_INFORMATION SHOWN_
++++++++++

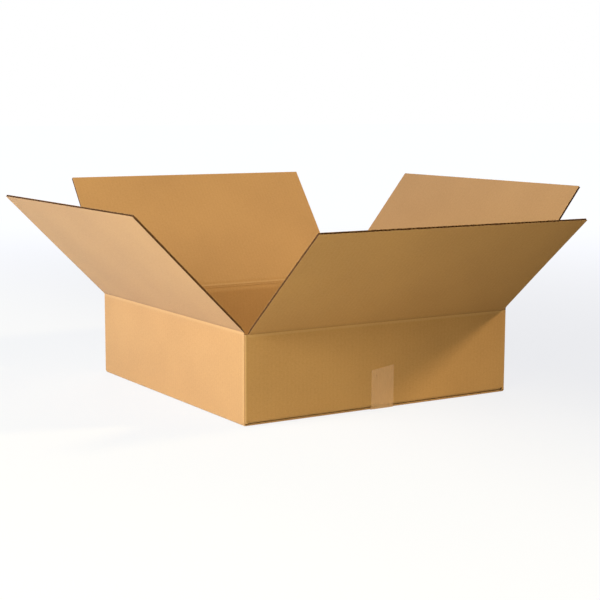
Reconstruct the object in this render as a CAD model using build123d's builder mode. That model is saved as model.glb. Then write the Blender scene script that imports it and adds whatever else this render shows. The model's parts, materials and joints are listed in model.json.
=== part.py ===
from build123d import *
from math import cos, radians, sin
import os

# An open shipping carton, set up and taped underneath, with its four top flaps standing open.
# Origin: centre of the base, on the floor. The front wall faces -Y, the left wall faces -X.
# The left and right walls carry the major flaps, which close last, above and below.

# Driving dimensions, millimetres and degrees
inside_x = 558.8
inside_y = 558.8
inside_depth = 152.4
board = 4.0
liner = 0.45
medium = 0.4
medium_web = 0.6
flute_pitch = 7.8
flute_crest = 1.4
crush_width = 7.0
layer_gap = 0.3
score_gap = 0.15
slot_gap = 0.3
seam_gap = 1.0
fold_radius = 5.0
major_setback = 1.5
minor_setback = 8.0
slot_overcut = 0.5
tab_width = 35.0
tab_taper = 8.0
tab_clearance = 2.0
tab_fold_radius = 3.5
tape_width = 48.0
tape_gauge = 0.1
tail_height = 74.0
tail_skew = 7.0
tooth_pitch = 2.4
tooth_depth = 0.9
left_open_angle = 45.0
right_open_angle = 39.0
front_open_angle = 49.5
back_open_angle = 37.5

# Places worked out from them
half_x = inside_x / 2 + board
half_y = inside_y / 2 + board
layer = board + layer_gap
major_low = tape_gauge
minor_low = major_low + layer
minor_high = minor_low + inside_depth
major_high = minor_high + layer
slot_low = minor_low + slot_overcut
slot_high = minor_high - slot_overcut
major_half = half_y - major_setback
minor_half = half_x - minor_setback


def panel_profile(outer, low, high):
    """One wall and its bottom flap as a folded strip: outward from the middle, and up."""
    with BuildSketch() as profile:
        with BuildLine():
            Polyline(
                (outer, low + fold_radius),
                (outer, high - score_gap),
                (outer - board, high - score_gap - board),
                (outer - board, low + board),
                (seam_gap / 2, low + board),
                (seam_gap / 2, low),
                (outer - fold_radius, low),
            )
            RadiusArc((outer - fold_radius, low), (outer, low + fold_radius), -fold_radius)
        make_face()
    return profile.sketch


def flute_channels(width):
    """The air between the liners and the wavy medium: keystones, wide side on alternate liners."""
    depth = board - 2 * liner - medium
    lean = medium / depth
    wide = (flute_pitch - 2 * medium_web - flute_crest * (1 + lean)) / (1 - lean)
    count = round(2 * width / flute_pitch)
    centres = [(width * (i / count - 0.5), 0) for i in range(count + 1)]
    outer_channel = [
        (-wide / 2, liner),
        (-flute_crest / 2, liner + depth),
        (flute_crest / 2, liner + depth),
        (wide / 2, liner),
    ]
    inner_channel = [(x, board - y) for x, y in reversed(outer_channel)]
    with BuildSketch() as channels:
        with Locations(*centres[::2]):
            Polygon(*outer_channel, align=None)
        with Locations(*centres[1::2]):
            Polygon(*inner_channel, align=None)
    return channels.sketch


# The carton body: one sheet, folded into four walls and closed underneath by its bottom flaps
with BuildPart() as carton_body:
    # Left and right walls with the outer bottom flaps
    for facing in (1, -1):
        with BuildSketch(Plane(origin=(0, 0, 0), x_dir=(facing, 0, 0), z_dir=(0, -facing, 0))):
            add(panel_profile(half_x, major_low, major_high))
        extrude(amount=major_half, both=True)
    # Front and back walls with the inner bottom flaps, one layer further in at both ends
    for facing in (1, -1):
        with BuildSketch(Plane(origin=(0, 0, 0), x_dir=(0, facing, 0), z_dir=(facing, 0, 0))):
            add(panel_profile(half_y, minor_low, minor_high))
        extrude(amount=minor_half, both=True)
    # The upright corners between the slots
    with BuildSketch(Plane.XY.offset(slot_low)):
        Rectangle(2 * half_x, 2 * half_y)
        Rectangle(inside_x, inside_y, mode=Mode.SUBTRACT)
        Rectangle(2 * minor_half, 2 * half_y, mode=Mode.SUBTRACT)
        with GridLocations(inside_x + board, 0, 2, 1):
            Rectangle(board, 2 * major_half, mode=Mode.SUBTRACT)
        with Locations((half_x, half_y)):
            Rectangle(2 * board, 2 * major_setback, mode=Mode.SUBTRACT)
    extrude(amount=slot_high - slot_low)
    # Rounded upright folds at three corners
    with BuildSketch(Plane.XY):
        Rectangle(2 * half_x, 2 * half_y)
        RectangleRounded(2 * half_x, 2 * half_y, fold_radius, mode=Mode.SUBTRACT)
        with Locations((half_x, half_y)):
            Rectangle(2 * fold_radius, 2 * fold_radius, mode=Mode.SUBTRACT)
    extrude(amount=major_high, mode=Mode.SUBTRACT)
    # The fourth corner is the glued joint: the back wall turns in behind the right wall's cut edge
    with BuildSketch(Plane.XY):
        with Locations((half_x - board, half_y)):
            Rectangle(tab_fold_radius, tab_fold_radius, align=(Align.MAX, Align.MAX))
        with Locations((half_x - board - tab_fold_radius, half_y - tab_fold_radius)):
            Circle(tab_fold_radius, mode=Mode.SUBTRACT)
    extrude(amount=major_high, mode=Mode.SUBTRACT)
    with BuildSketch(Plane(origin=(inside_x / 2, inside_y / 2, 0), x_dir=(0, -1, 0), z_dir=(-1, 0, 0))):
        tab_low = minor_low + board + tab_clearance
        tab_high = minor_high - board - tab_clearance
        with BuildLine():
            Polyline(
                (0, tab_low),
                (tab_width, tab_low + tab_taper),
                (tab_width, tab_high - tab_taper),
                (0, tab_high),
                close=True,
            )
        make_face()
    extrude(amount=board)
carton_body.part.label = "carton_body"


# The tape under the seam of the outer bottom flaps, with a tail up the front and the back wall
def taut_outline(away):
    """The carton's section along the seam as a taut tape sees it, grown by a distance."""
    with BuildSketch() as outline:
        with BuildLine():
            Line((-major_half, major_low), (major_half, major_low))
            Line((-half_y, tail_height + tape_width), (half_y, tail_height + tape_width))
            CenterArc((half_y - fold_radius, minor_low + fold_radius), fold_radius, -90, 90)
            CenterArc((fold_radius - half_y, minor_low + fold_radius), fold_radius, 180, 90)
        make_hull()
        if away:
            offset(amount=away)
    return outline.sketch


with BuildPart() as bottom_tape:
    with BuildSketch(Plane.YZ):
        add(taut_outline(tape_gauge))
        add(taut_outline(0), mode=Mode.SUBTRACT)
    extrude(amount=tape_width / 2, both=True)
    # Both tails are torn off on a slant by a toothed blade
    teeth = round(tape_width / tooth_pitch)
    for facing in (1, -1):
        with BuildSketch(Plane(origin=(0, 0, 0), x_dir=(-facing, 0, 0), z_dir=(0, facing, 0))):
            edge = []
            for i in range(2 * teeth + 1):
                along = tape_width * (i / (2 * teeth) - 0.5)
                edge.append((along, tail_height + tail_skew * along / tape_width + tooth_depth * (i % 2)))
            high = tail_height + 2 * tape_width
            with BuildLine():
                Polyline(*edge, (tape_width / 2, high), (-tape_width / 2, high), close=True)
            make_face()
        extrude(amount=half_y + board, mode=Mode.SUBTRACT)
bottom_tape.part.label = "bottom_tape"


# The four top flaps, each hinged on its wall's top score and open by its own angle from upright
def flap_plane(outward, reach, height, opening):
    """Across the flap at its score: x along the score, y through the board from its outer face."""
    tilt = radians(opening)
    out_x, out_y = outward
    return Plane(
        origin=(out_x * reach, out_y * reach, height),
        x_dir=(-out_y, out_x, 0),
        z_dir=(out_x * sin(tilt), out_y * sin(tilt), cos(tilt)),
    )


def make_flap(name, outward, reach, height, half_width, opening):
    length = reach - seam_gap / 2
    across = flap_plane(outward, reach, height, opening)
    width = 2 * (half_width - slot_gap)
    with BuildPart() as flap:
        with BuildSketch(Plane(origin=across.origin, x_dir=across.y_dir, z_dir=across.x_dir)):
            with BuildLine():
                Polyline(
                    (0, score_gap),
                    (0, length),
                    (board, length),
                    (board, score_gap + board),
                    close=True,
                )
            make_face()
        extrude(amount=width / 2, both=True)
        with BuildSketch(across.offset(length)):
            add(flute_channels(width))
        extrude(amount=-(length - score_gap - board - crush_width), mode=Mode.SUBTRACT)
    flap.part.label = name
    return flap


left_flap = make_flap("left_flap", (-1, 0), half_x, major_high, major_half, left_open_angle)
right_flap = make_flap("right_flap", (1, 0), half_x, major_high, major_half, right_open_angle)
front_flap = make_flap("front_flap", (0, -1), half_y, minor_high, minor_half, front_open_angle)
back_flap = make_flap("back_flap", (0, 1), half_y, minor_high, minor_half, back_open_angle)

os.makedirs("parts", exist_ok=True)
for piece in (carton_body, bottom_tape, left_flap, right_flap, front_flap, back_flap):
    export_step(piece.part, f"parts/{piece.part.label}.step")
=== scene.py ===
import json
from math import cos, pi, radians, sin

import bpy
import numpy as np
from mathutils import Matrix, Vector


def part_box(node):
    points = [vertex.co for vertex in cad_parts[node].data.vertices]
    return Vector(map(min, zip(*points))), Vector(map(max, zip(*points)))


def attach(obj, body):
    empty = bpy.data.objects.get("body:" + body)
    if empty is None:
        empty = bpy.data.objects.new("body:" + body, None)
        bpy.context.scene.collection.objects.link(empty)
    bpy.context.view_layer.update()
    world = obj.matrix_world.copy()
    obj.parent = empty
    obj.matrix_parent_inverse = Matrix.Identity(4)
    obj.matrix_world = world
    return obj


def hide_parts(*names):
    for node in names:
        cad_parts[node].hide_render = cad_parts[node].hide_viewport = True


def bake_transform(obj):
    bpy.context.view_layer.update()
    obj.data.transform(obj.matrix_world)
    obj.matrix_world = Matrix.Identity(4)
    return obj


# An open shipping carton: a ring of corrugated walls, folded and taped underneath, with four hinged top flaps
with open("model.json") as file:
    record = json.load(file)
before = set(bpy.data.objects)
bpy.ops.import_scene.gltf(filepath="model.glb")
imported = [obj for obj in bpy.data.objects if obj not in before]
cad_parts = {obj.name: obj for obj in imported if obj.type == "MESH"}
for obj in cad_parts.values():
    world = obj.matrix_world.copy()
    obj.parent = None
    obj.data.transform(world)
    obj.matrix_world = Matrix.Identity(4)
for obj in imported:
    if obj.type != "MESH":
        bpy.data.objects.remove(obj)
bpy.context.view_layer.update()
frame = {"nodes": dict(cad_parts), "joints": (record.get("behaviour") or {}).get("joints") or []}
mm = 0.001

# The camera stands low in front of the near corner, a little to the left of the box
camera = {
    "place": (-1.410, -2.259, 0.536),
    "turn": 32.03,     # degrees to the right of straight back
    "dip": 8.02,       # degrees below level
    "roll": 0.21,      # degrees
    "lens": 83.2,      # mm
    "sensor": 36,      # mm wide
}


def makeCamera():
    turn, dip, roll = radians(camera["turn"]), radians(camera["dip"]), radians(camera["roll"])
    ahead = Vector((sin(turn) * cos(dip), cos(turn) * cos(dip), -sin(dip)))
    right = Vector((cos(turn), -sin(turn), 0))
    upright = right.cross(ahead)
    across = right * cos(roll) + upright * sin(roll)
    upward = upright * cos(roll) - right * sin(roll)
    data = bpy.data.cameras.new("camera")
    data.lens, data.sensor_width = camera["lens"], camera["sensor"]
    view = bpy.data.objects.new("camera", data)
    bpy.context.scene.collection.objects.link(view)
    axes = Matrix((across, upward, -ahead)).transposed().to_4x4()
    view.matrix_world = Matrix.Translation(camera["place"]) @ axes
    bpy.context.scene.camera = view


makeCamera()
print("camera placed")


# Materials. They read two attributes of the board's points:
# sheet is the place across and along the sheet, and the layer it is on;
# rims is the distance to the nearest cut edge and to the nearest fold, and 1 on a top flap.
layerNumber = {"outer": 0.0, "medium": 0.5, "inner": 1.0}


class Signal:
    # An output socket: arithmetic on it adds Math nodes to its recipe
    def __init__(self, recipe, socket):
        self.recipe, self.socket = recipe, socket

    def __add__(self, other):
        return self.recipe.maths("ADD", self, other)

    def __sub__(self, other):
        return self.recipe.maths("SUBTRACT", self, other)

    def __rsub__(self, other):
        return self.recipe.maths("SUBTRACT", other, self)

    def __mul__(self, other):
        return self.recipe.maths("MULTIPLY", self, other)

    __radd__, __rmul__ = __add__, __mul__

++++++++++

_EXERCISE PROMPT_
Within the material above, transcribe exactly the lines that run from the line holding "minor_high, minor_half, front_open_angle)" through the line holding "zip(*points))), Vector(map(max, zip(*points)))".

_RESPONSE TO THE TASK_
front_flap = make_flap("front_flap", (0, -1), half_y, minor_high, minor_half, front_open_angle)
back_flap = make_flap("back_flap", (0, 1), half_y, minor_high, minor_half, back_open_angle)

os.makedirs("parts", exist_ok=True)
for piece in (carton_body, bottom_tape, left_flap, right_flap, front_flap, back_flap):
    export_step(piece.part, f"parts/{piece.part.label}.step")
=== scene.py ===
import json
from math import cos, pi, radians, sin

import bpy
import numpy as np
from mathutils import Matrix, Vector


def part_box(node):
    points = [vertex.co for vertex in cad_parts[node].data.vertices]
    return Vector(map(min, zip(*points))), Vector(map(max, zip(*points)))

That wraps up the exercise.